Four new experimental radio broadcasting stations were launched during this particular year, 1915. 
These stations were:
* Lee de Forest with station 2XG at his radio laboratory at 1391 Sedgewick Avenue in the Highbridge section of the Bronx in New York City.
* According to available information, radio station KUT at the University of Texas in Austin began broadcasting weather information and crop reports, in morse code.
* Robert Stull is said to have established a radio broadcasting station at the University of California in Berkeley.
* A radio station was established at the Hotel Ansonia in New York, apparently by the members of the recently formed Radio Club of America.
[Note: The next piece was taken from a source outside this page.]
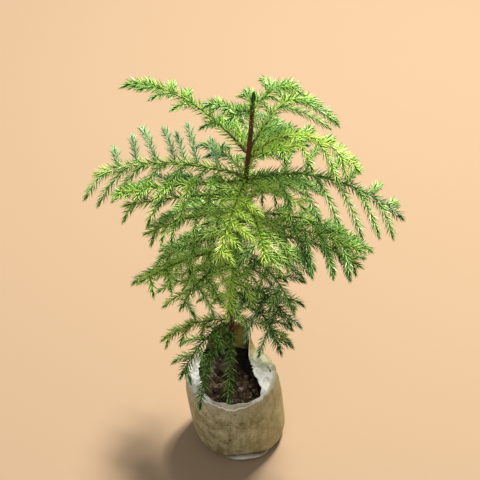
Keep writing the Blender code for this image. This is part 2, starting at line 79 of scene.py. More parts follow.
# %% Colours, camera, floor and light
def linear(code):
    """An sRGB hex colour as the linear values that Blender works with."""
    channels = [int(code[start:start + 2], 16) / 255.0 for start in (1, 3, 5)]
    return tuple(c / 12.92 if c <= 0.04045 else ((c + 0.055) / 1.055) ** 2.4 for c in channels) + (1.0,)


def add_node(tree, kind, inputs=None, stops=(), **settings):
    """Adds one node: its settings, the stops of its ramp, and its inputs: a value, or the node that feeds it."""
    node = tree.nodes.new(kind)
    for key, value in settings.items():
        setattr(node, key, value)
    if stops:
        ramp = node.color_ramp.elements
        ramp[0].position, ramp[1].position = stops[0][0], stops[-1][0]
        for position, code in stops[1:-1]:
            ramp.new(position)
        for element, (position, code) in zip(ramp, stops):
            element.color = linear(code)
    for key, value in (inputs or {}).items():
        if isinstance(value, bpy.types.Node):
            value = value.outputs[0]
        if isinstance(value, bpy.types.NodeSocket):
            tree.links.new(value, node.inputs[key])
        else:
            node.inputs[key].default_value = value
    return node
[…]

In other parts of the world, the United States Navy reported that they had already constructed a series of high powered wireless stations at many different locations, and that they were ready for active service. These new wireless stations were located in the Panama Canal Zone, Pearl Harbor Hawaii, Puerto Rico, Cavite in the Philippines, Guam, and Samoa.

On September 16, a Marconi wireless station was opened for service at Mt Pearl in St. John’s, Newfoundland. This station with the callsign BZM was powered by generators attached to two six cylinder diesel Gardiner engines, and the transmitter emitted 30 kW under the Poulsen arc system.